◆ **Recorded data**
■ ■ ■ ■ ■ ■ ■

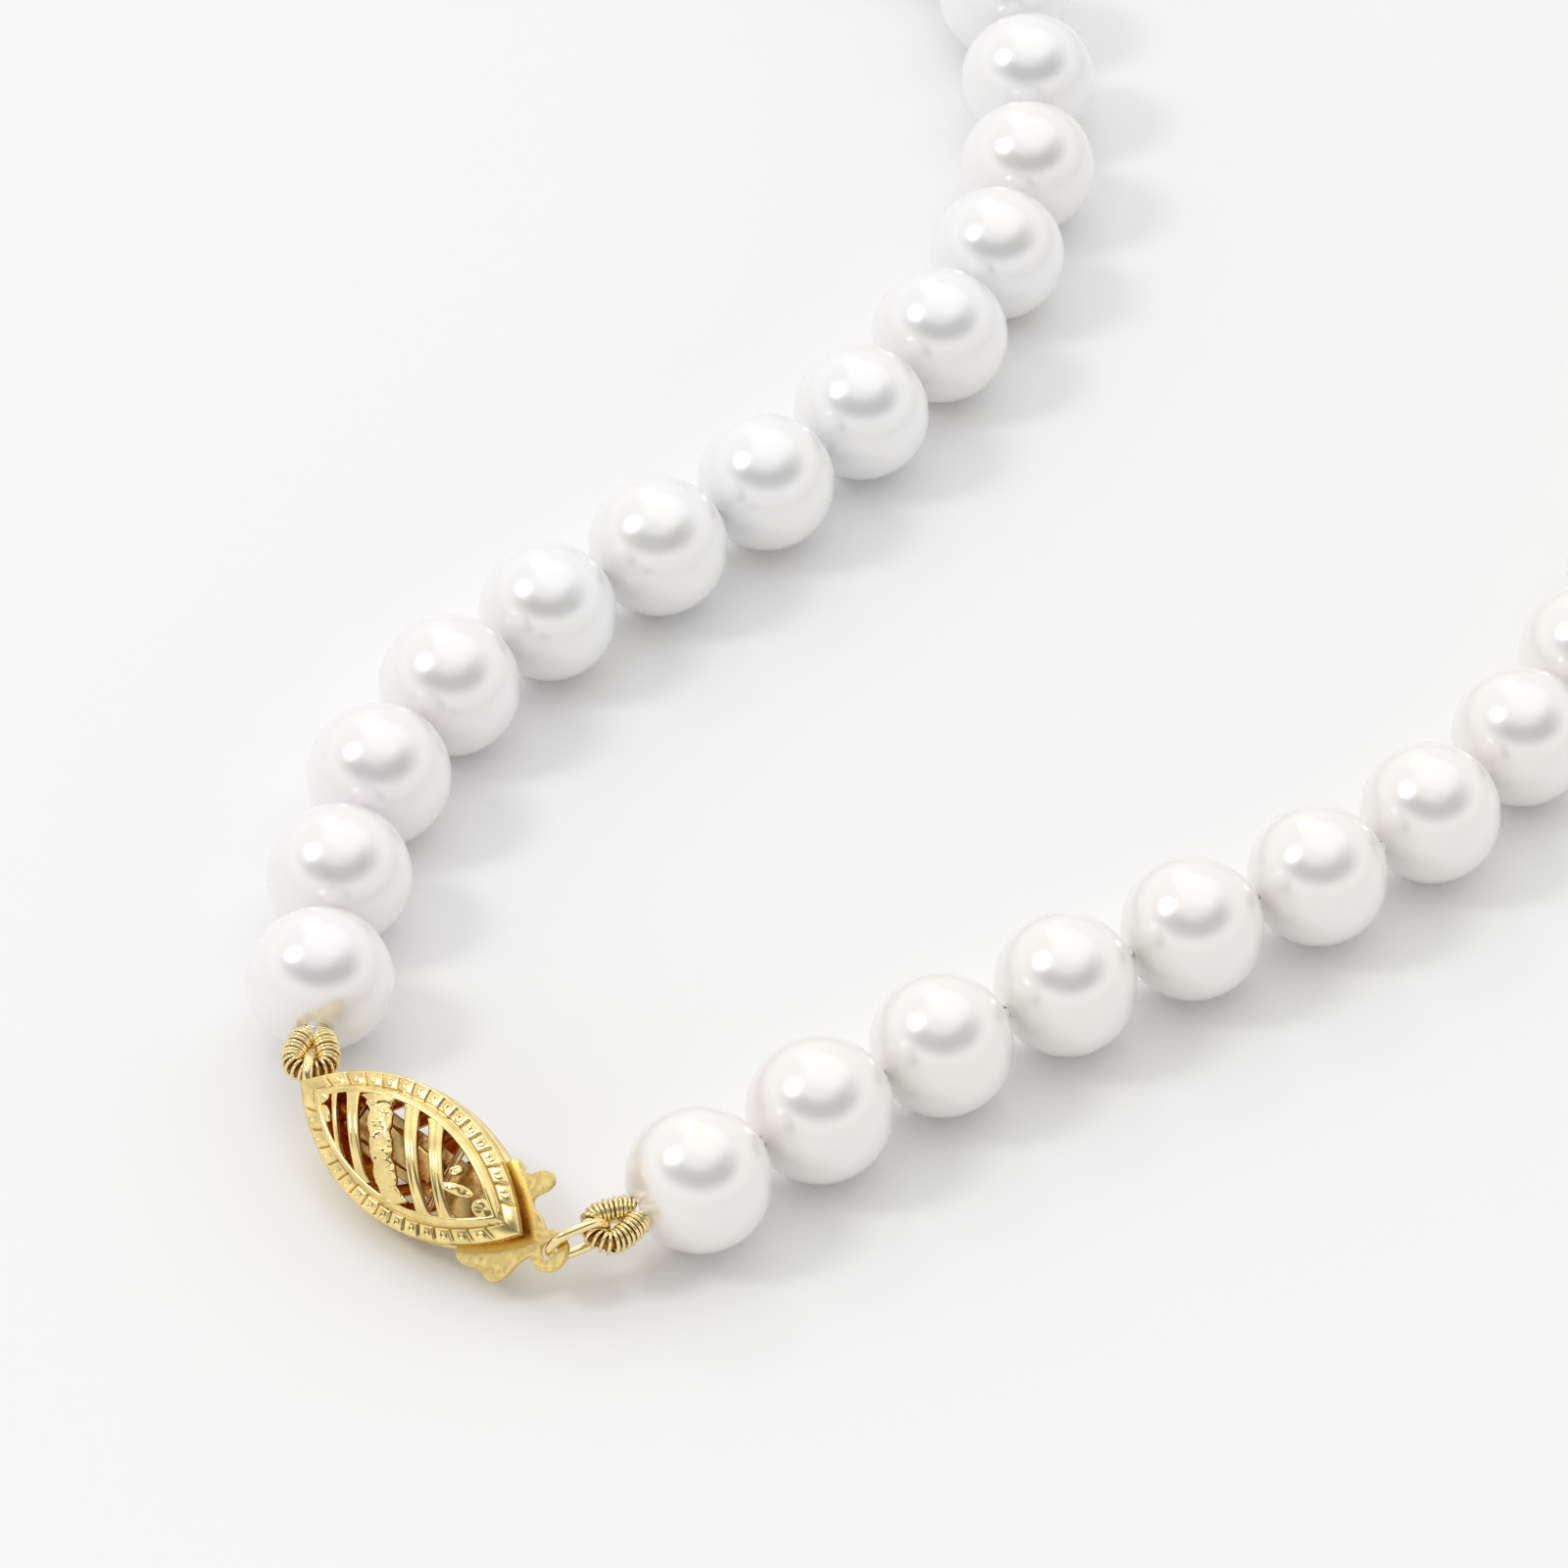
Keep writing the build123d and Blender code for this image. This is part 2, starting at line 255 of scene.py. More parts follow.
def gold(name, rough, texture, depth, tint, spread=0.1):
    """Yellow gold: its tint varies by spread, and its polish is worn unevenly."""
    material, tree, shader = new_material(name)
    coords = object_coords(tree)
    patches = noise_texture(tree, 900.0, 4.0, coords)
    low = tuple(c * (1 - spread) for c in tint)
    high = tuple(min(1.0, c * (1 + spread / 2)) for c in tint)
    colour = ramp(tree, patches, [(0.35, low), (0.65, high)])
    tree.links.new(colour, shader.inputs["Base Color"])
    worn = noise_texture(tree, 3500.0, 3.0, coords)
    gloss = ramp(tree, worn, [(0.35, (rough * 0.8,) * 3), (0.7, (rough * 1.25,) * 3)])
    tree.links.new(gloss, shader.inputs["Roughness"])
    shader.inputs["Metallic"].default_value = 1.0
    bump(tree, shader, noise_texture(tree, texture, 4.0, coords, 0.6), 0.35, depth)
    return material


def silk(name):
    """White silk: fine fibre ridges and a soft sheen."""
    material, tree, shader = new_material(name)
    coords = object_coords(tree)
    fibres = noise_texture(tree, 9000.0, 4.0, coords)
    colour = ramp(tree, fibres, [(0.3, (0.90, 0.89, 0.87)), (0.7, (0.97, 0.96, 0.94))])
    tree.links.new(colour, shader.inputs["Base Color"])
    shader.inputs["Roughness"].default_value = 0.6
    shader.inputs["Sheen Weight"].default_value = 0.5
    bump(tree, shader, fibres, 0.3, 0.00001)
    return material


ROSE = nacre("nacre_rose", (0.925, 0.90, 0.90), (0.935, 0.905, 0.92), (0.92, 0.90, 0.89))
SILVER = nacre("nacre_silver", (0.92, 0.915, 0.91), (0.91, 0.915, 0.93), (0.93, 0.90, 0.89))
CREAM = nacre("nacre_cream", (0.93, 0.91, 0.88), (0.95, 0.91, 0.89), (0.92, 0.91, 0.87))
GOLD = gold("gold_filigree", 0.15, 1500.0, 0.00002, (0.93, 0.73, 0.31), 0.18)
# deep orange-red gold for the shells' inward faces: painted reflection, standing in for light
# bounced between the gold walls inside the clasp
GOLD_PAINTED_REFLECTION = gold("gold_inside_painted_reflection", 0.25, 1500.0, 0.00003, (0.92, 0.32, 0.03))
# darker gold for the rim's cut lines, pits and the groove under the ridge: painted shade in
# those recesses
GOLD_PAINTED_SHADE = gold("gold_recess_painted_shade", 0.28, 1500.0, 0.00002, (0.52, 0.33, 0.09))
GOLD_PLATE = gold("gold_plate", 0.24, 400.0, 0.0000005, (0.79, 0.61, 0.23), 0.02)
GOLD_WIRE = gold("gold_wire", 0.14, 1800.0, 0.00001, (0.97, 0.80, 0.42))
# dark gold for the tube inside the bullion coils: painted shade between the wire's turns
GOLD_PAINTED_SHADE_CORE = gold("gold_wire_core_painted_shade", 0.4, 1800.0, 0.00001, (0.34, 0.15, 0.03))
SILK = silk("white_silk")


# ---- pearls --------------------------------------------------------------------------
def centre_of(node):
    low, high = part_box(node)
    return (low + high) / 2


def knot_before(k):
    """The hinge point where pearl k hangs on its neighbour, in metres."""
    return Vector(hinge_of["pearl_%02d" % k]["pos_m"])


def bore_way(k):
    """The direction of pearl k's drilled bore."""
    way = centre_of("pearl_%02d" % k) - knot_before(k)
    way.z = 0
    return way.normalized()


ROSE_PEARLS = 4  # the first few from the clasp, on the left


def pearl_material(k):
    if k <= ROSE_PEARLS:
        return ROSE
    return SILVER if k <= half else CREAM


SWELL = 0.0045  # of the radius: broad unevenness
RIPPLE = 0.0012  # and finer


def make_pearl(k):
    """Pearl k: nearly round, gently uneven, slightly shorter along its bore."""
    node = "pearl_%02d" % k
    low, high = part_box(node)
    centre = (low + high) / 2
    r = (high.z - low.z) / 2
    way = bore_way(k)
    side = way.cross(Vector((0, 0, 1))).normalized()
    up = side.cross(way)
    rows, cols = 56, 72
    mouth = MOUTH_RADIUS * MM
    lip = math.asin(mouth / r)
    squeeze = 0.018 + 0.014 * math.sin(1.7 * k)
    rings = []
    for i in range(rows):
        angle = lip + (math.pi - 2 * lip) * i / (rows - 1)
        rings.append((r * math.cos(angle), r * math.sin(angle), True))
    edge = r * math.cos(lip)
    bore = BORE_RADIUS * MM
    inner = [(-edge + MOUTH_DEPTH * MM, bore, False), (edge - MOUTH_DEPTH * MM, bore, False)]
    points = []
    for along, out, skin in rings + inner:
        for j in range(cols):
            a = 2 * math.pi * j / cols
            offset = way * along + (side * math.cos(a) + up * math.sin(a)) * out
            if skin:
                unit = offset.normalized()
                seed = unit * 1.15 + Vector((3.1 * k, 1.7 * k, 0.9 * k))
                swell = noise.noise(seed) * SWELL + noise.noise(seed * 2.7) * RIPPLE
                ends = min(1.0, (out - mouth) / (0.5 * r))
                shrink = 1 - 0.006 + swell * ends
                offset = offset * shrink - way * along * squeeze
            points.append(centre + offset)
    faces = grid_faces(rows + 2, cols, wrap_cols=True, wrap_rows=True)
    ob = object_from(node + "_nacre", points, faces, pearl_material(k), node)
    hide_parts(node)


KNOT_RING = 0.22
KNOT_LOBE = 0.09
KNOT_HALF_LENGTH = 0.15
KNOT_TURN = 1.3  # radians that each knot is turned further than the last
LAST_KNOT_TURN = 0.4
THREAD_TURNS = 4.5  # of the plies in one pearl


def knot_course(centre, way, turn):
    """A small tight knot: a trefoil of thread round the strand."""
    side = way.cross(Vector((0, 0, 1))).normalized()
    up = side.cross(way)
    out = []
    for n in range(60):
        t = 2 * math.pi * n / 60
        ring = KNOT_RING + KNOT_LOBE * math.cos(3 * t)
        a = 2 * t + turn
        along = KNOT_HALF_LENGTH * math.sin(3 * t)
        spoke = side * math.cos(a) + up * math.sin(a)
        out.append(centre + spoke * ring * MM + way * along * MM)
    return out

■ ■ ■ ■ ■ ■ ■

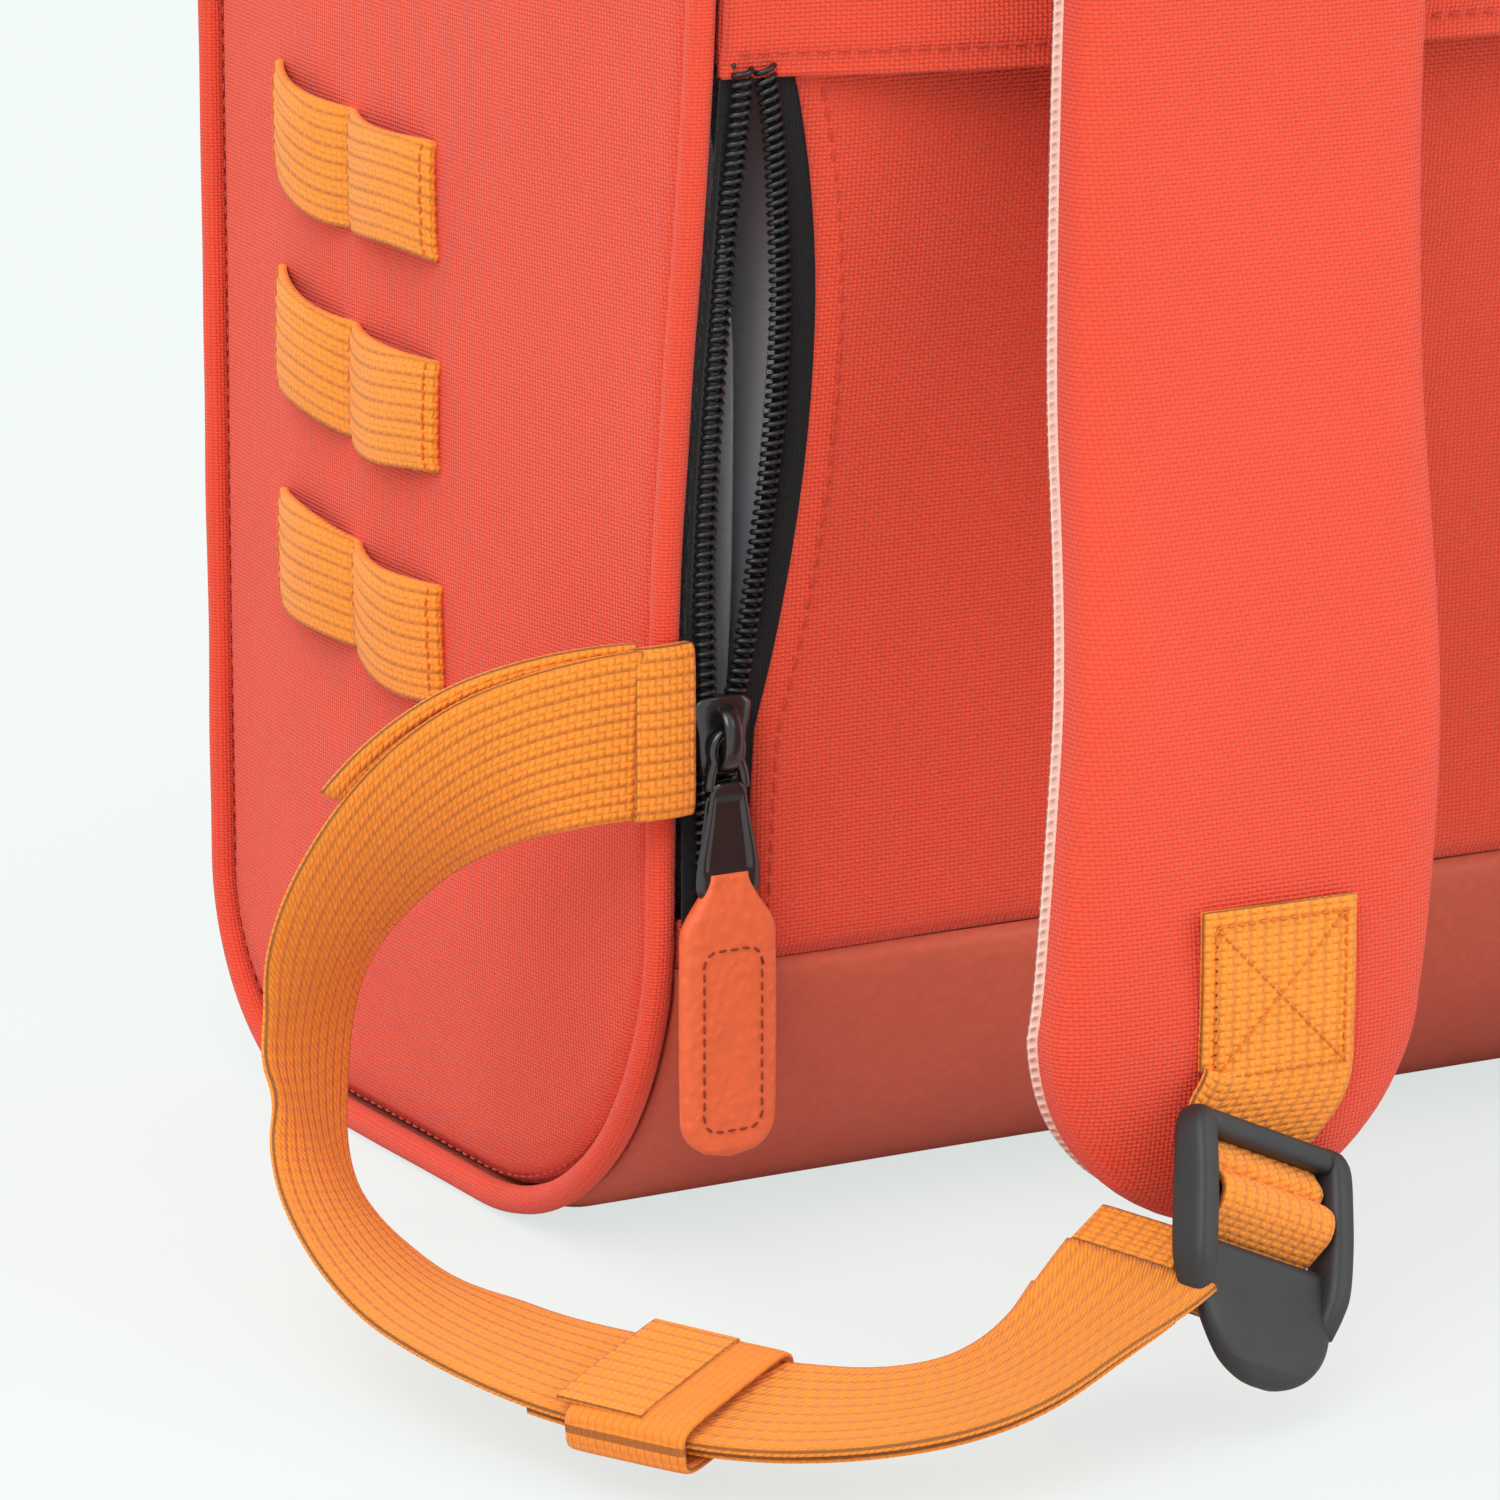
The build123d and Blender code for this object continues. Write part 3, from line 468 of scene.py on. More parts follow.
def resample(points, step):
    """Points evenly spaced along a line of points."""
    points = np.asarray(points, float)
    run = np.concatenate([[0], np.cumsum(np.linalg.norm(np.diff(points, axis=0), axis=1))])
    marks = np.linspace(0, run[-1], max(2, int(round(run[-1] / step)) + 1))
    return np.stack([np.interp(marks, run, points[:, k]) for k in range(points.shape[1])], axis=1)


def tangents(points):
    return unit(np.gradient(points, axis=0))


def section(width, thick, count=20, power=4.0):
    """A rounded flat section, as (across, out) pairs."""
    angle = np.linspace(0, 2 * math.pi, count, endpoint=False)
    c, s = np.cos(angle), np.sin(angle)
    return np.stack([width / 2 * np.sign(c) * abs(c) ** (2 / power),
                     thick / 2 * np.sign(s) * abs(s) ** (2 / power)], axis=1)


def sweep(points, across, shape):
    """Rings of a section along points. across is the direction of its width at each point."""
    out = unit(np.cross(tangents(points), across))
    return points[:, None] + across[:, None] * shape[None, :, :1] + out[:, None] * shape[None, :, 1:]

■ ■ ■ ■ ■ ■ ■

◆ **Task description**
Exactly and only the lines from the line that contains "The build123d and Blender code for this object" through the line that contains "return unit(np.gradient(points, axis=0))" are to be repeated as they stand.

◆ **Result of this exercise**
The build123d and Blender code for this object continues. Write part 3, from line 468 of scene.py on. More parts follow.
def resample(points, step):
    """Points evenly spaced along a line of points."""
    points = np.asarray(points, float)
    run = np.concatenate([[0], np.cumsum(np.linalg.norm(np.diff(points, axis=0), axis=1))])
    marks = np.linspace(0, run[-1], max(2, int(round(run[-1] / step)) + 1))
    return np.stack([np.interp(marks, run, points[:, k]) for k in range(points.shape[1])], axis=1)


def tangents(points):
    return unit(np.gradient(points, axis=0))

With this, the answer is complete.